- _Exercise brief_: Everything from the first line of the records to the line containing "top and bottom.", inclusive, is to be extracted exactly, and nothing more.

- _Source data_:

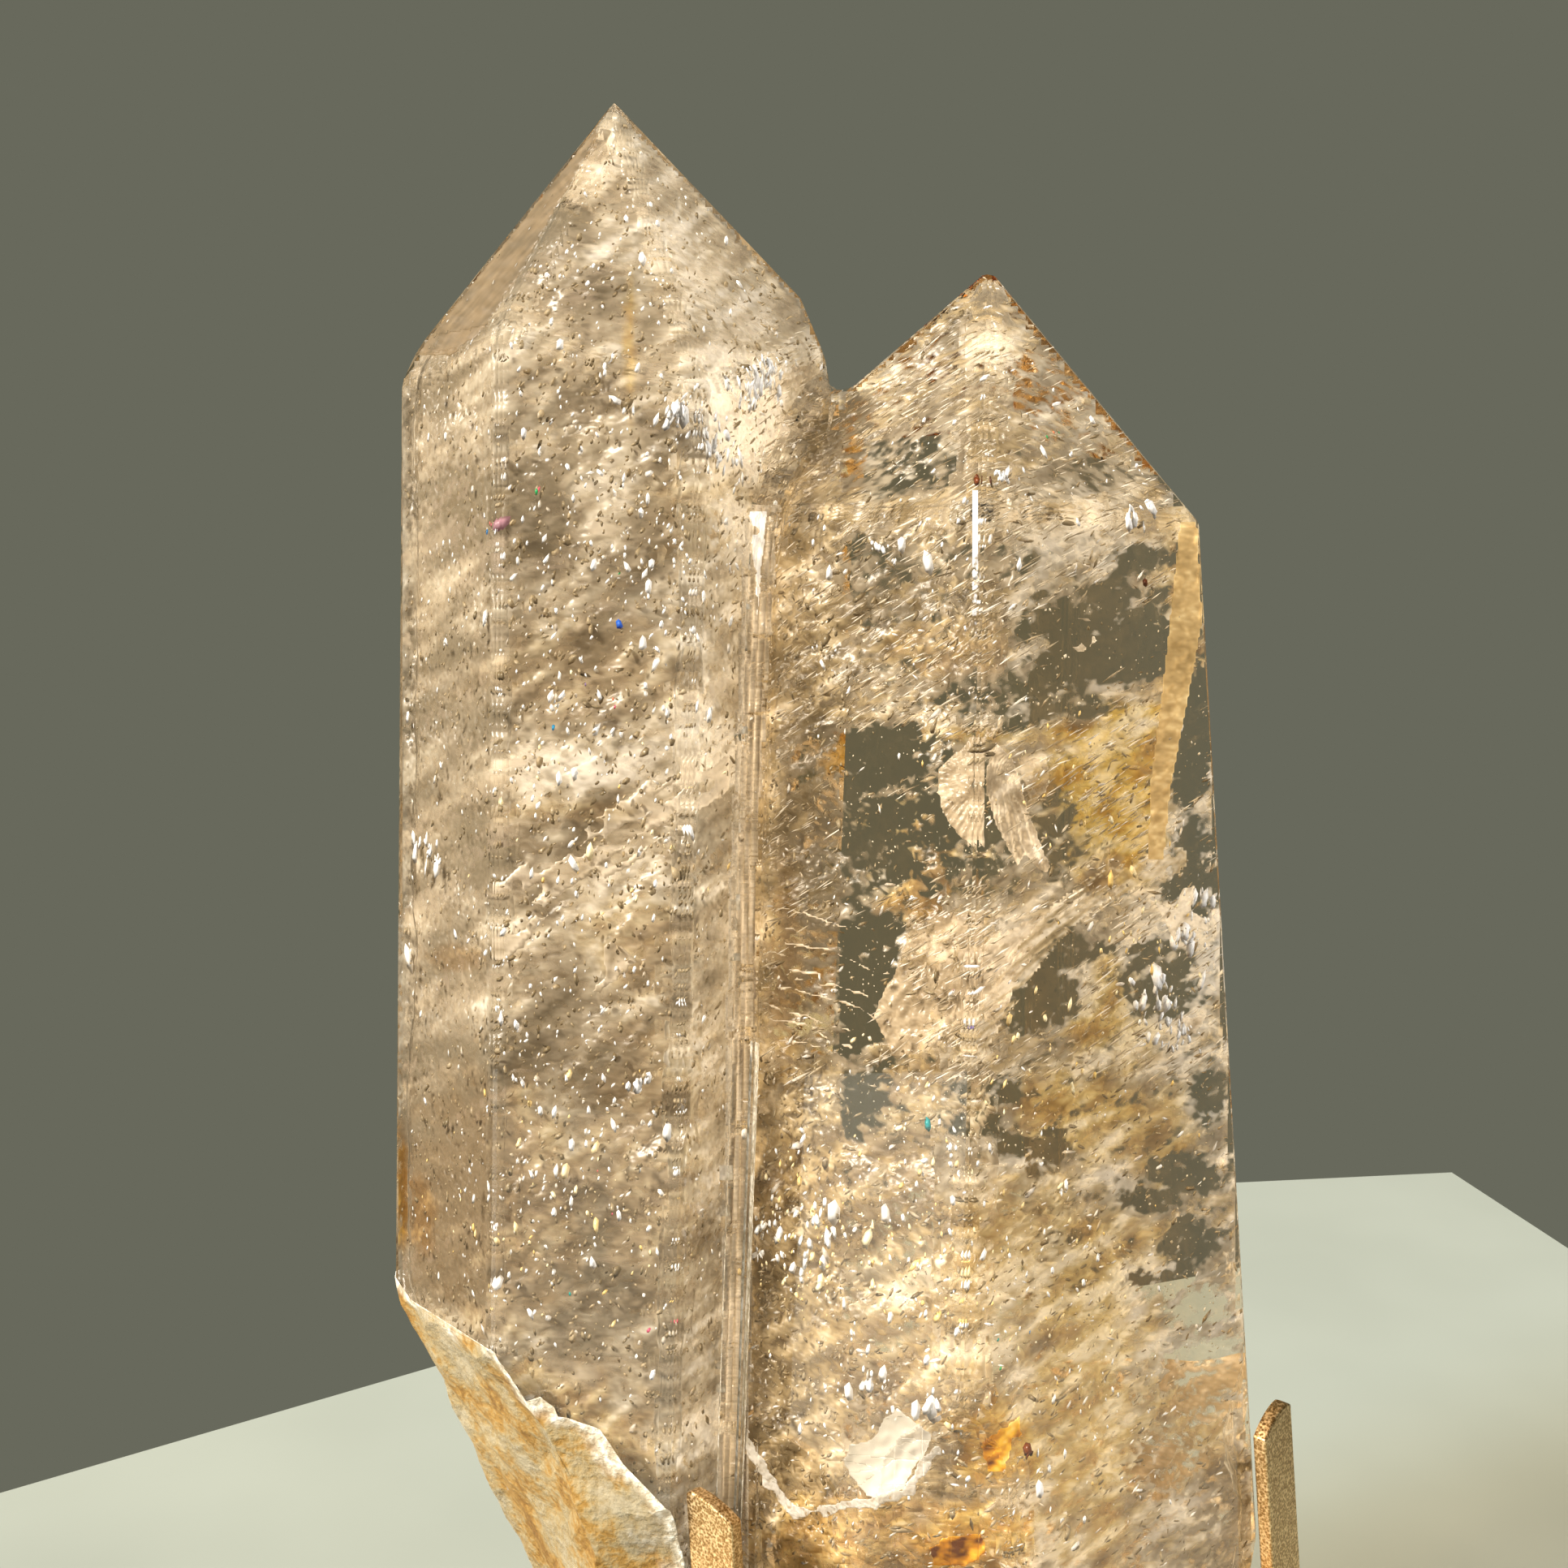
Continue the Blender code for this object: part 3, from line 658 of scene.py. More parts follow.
def curtain(name, view, region, step, depth_of, keep, material, stain_of=None, full_of=None,
            thickness=0.08, join=3.5, trim=0, tone_of=flowing_tone):
    """A crinkled sheet seen in a stretch of the picture: left, right, top and bottom.

    step is in picture points; thickness and join, the longest side of a square, are in mm.
    """
    left, right, top, bottom = region
    columns = max(2, int((right - left) / step))
    rows = max(2, int((bottom - top) / step))
    bm = bmesh.new()
    bmesh.ops.create_grid(bm, x_segments=columns, y_segments=rows, size=0.5)
    layers = {key: bm.verts.layers.float.new(key) for key in ("tone", "stain", "full")}
    seen = {}
    for vert in bm.verts:
        px = left + (vert.co.x + 0.5) * (right - left)
        py = top + (0.5 - vert.co.y) * (bottom - top)
        full = full_of(px, py) if full_of else 1.0
        line = view.sight(px, py) if full > THINNEST and keep(px, py) else None
        if line is None:
            continue
        entry, way, reach, normal = line
        depth = min(depth_of(px, py) * MM, HALFWAY * reach)
        if depth < SHALLOWEST:
            continue
        seen[vert] = (px, py, entry, normal, depth)
        vert.co = entry + way * depth
        # painted light and shade, by the way the facet turns
        vert[layers["tone"]] = tone_of(px, py) + PAINTED_SIDE_LIGHT * normal.x
        vert[layers["stain"]] = stain_of(px, py) if stain_of else 0.0
        vert[layers["full"]] = full
    drop(bm, carry_past_edges(bm, view, seen, layers, join))
    for _ in range(trim):
        rim = [v for v in bm.verts if v.is_boundary]
        bmesh.ops.smooth_vert(bm, verts=rim, factor=0.5, use_axis_x=True, use_axis_y=True,
                              use_axis_z=True)
    bm.normal_update()
    add_second_side(bm, thickness)
    bmesh.ops.triangulate(bm, faces=bm.faces[:])
    for face in bm.faces:
        face.smooth = True
    obj = finish_mesh(bm, name)
    obj.visible_shadow = False
    return wear(obj, material)


def seam_at(py):
    """Where the two points meet: the picture's x of the notch and of the groove below it."""
    return float(np.interp(py, [330, 470, 640, 1100, 1900], [1045, 1030, 945, 922, 912]))


OVERLAP = 8  # the sheets of the two points pass each other by so many picture points


def at_left(px, py):
    return px < seam_at(py) + OVERLAP


def at_right(px, py):
    return px > seam_at(py) - OVERLAP


# %% The left point's cream
LEFT_REGION = (478, 1050, 120, 2500)


def left_depth(px, py):
    wide = ripple_at(px, py, 110.0, 4.0)
    middle = streaks(px, py, 35, 60.0, 20.0, 8.0)
    fine = streaks(px, py, 38, 22.0, 11.0, 0.0)
    return 4.5 + 2.5 * wide + 0.6 * middle + 0.3 * fine


def left_full(px, py):
    flow = 0.22 * streaks(px, py, 35, 90.0, 26.0, 2.0) + 0.12 * streaks(px, py, 38, 26.0, 12.0, 6.0)
    return 0.6 + flow - 0.5 * clearness(px, py)


curtain("cream_left_near", front, LEFT_REGION, 6.5, left_depth, at_left, milky, stained, left_full)
curtain("cream_left_far", front, LEFT_REGION, 9, lambda px, py: left_depth(px + 300, py) + 4.0,
        at_left, milky, stained)
curtain("wisps_left", front, LEFT_REGION, 9,
        lambda px, py: 2.4 + 0.8 * ripple_at(px, py, 80.0, 2.0), at_left, silky, stained,
        lambda px, py: 0.26 + 0.5 * streaks(px, py, 35, 150.0, 36.0, 21.0))


# %% The groove's stripes
def stripe_tone(px, py):
    across = px - seam_at(py)
    ruled = noise.noise(Vector((across / 3.5, py / 260, 2.0)))
    return 0.62 + 0.9 * ruled + 0.2 * ripple_at(px, py, 40.0, 8.0)


def in_groove(px, py):
    half = float(np.interp(py, [620, 1000, 1900], [22, 18, 20]))
    return abs(px - seam_at(py) + 8) < half


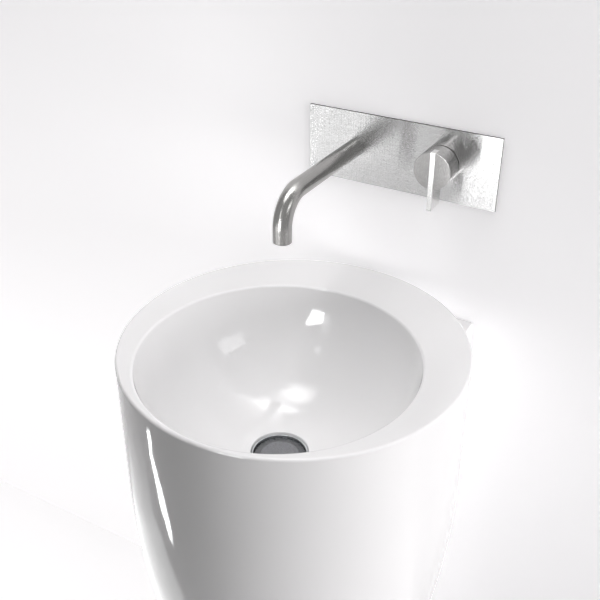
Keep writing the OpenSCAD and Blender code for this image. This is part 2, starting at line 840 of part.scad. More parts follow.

- _Response_:
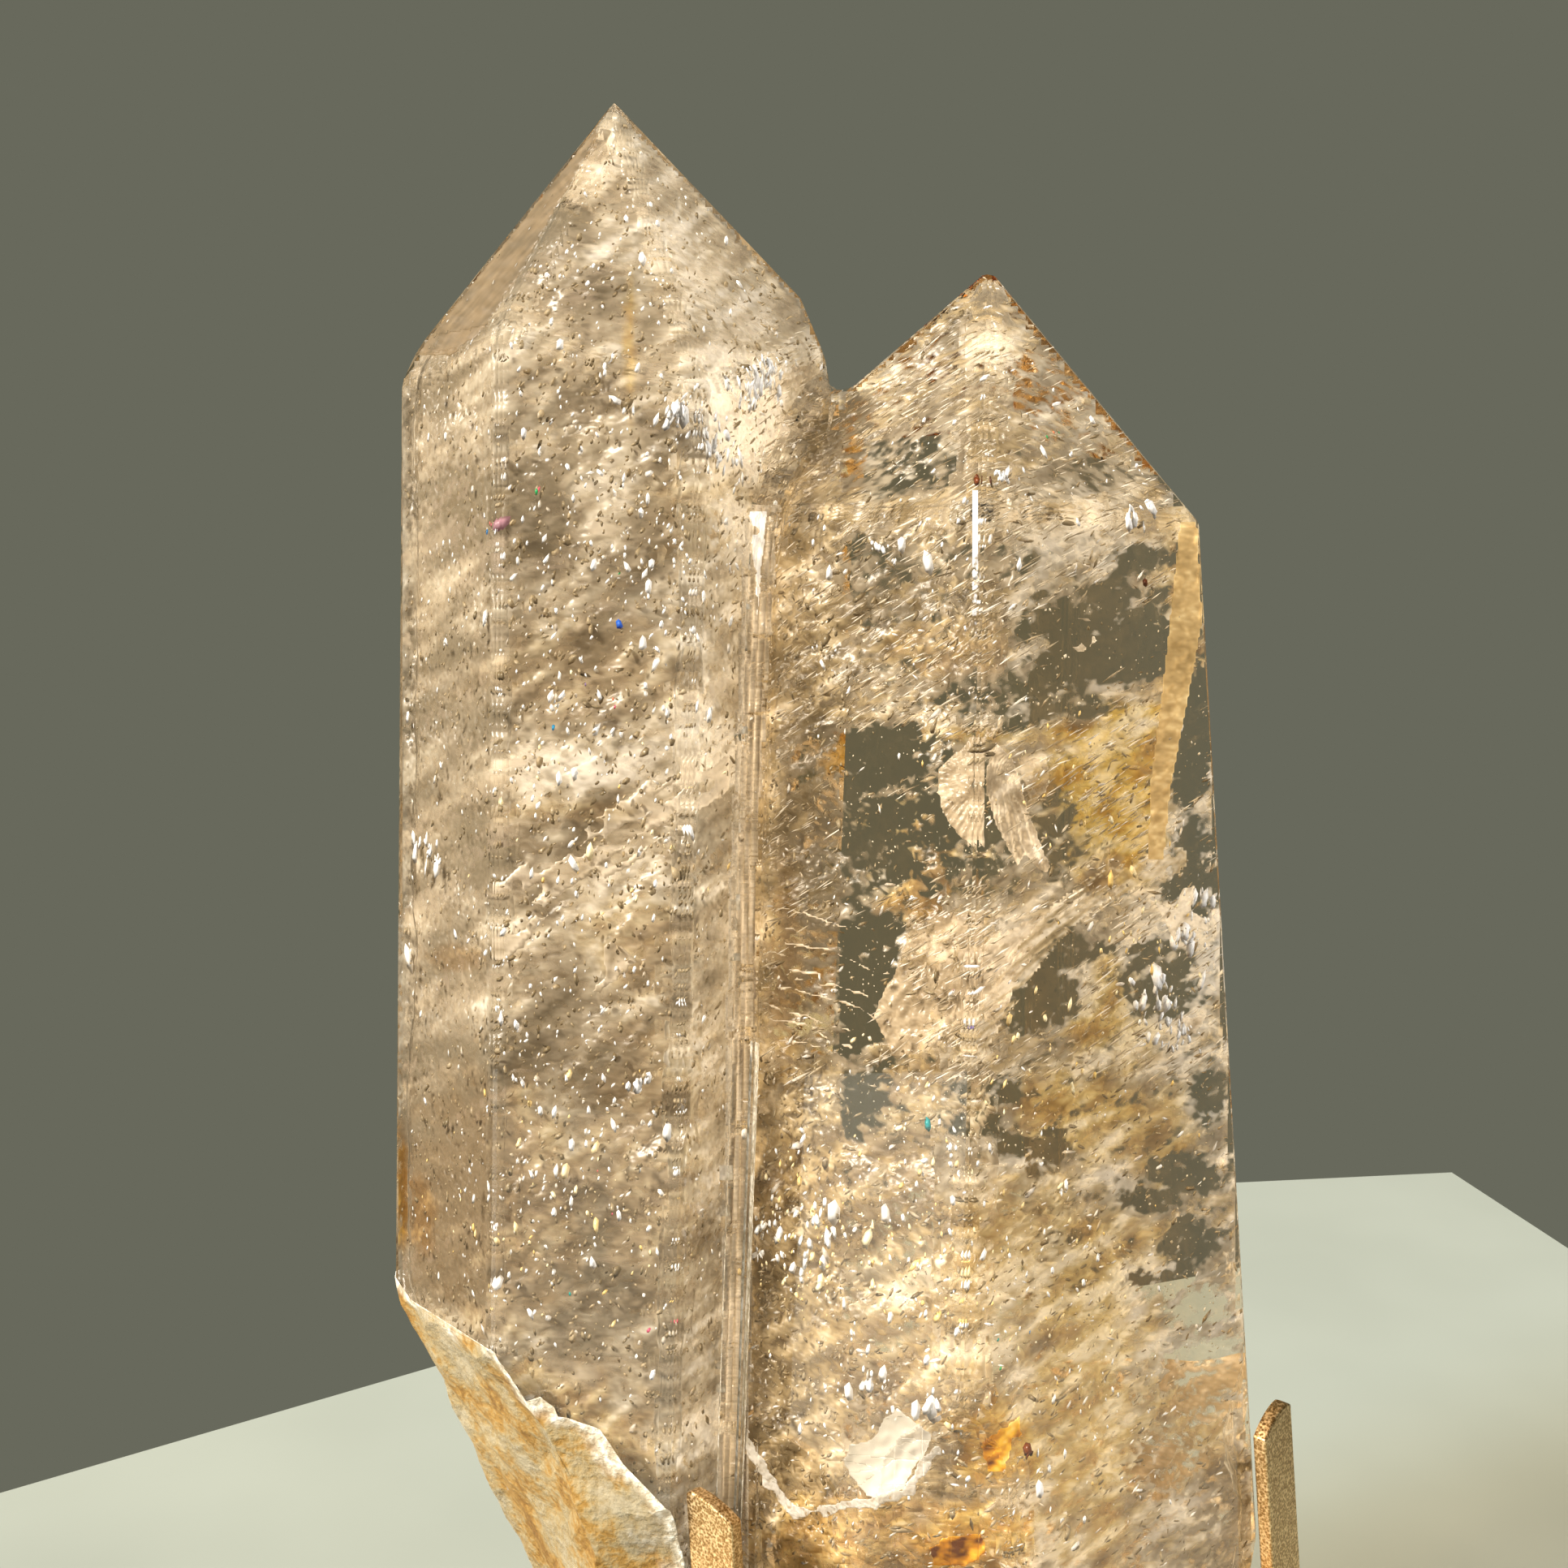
Continue the Blender code for this object: part 3, from line 658 of scene.py. More parts follow.
def curtain(name, view, region, step, depth_of, keep, material, stain_of=None, full_of=None,
            thickness=0.08, join=3.5, trim=0, tone_of=flowing_tone):
    """A crinkled sheet seen in a stretch of the picture: left, right, top and bottom.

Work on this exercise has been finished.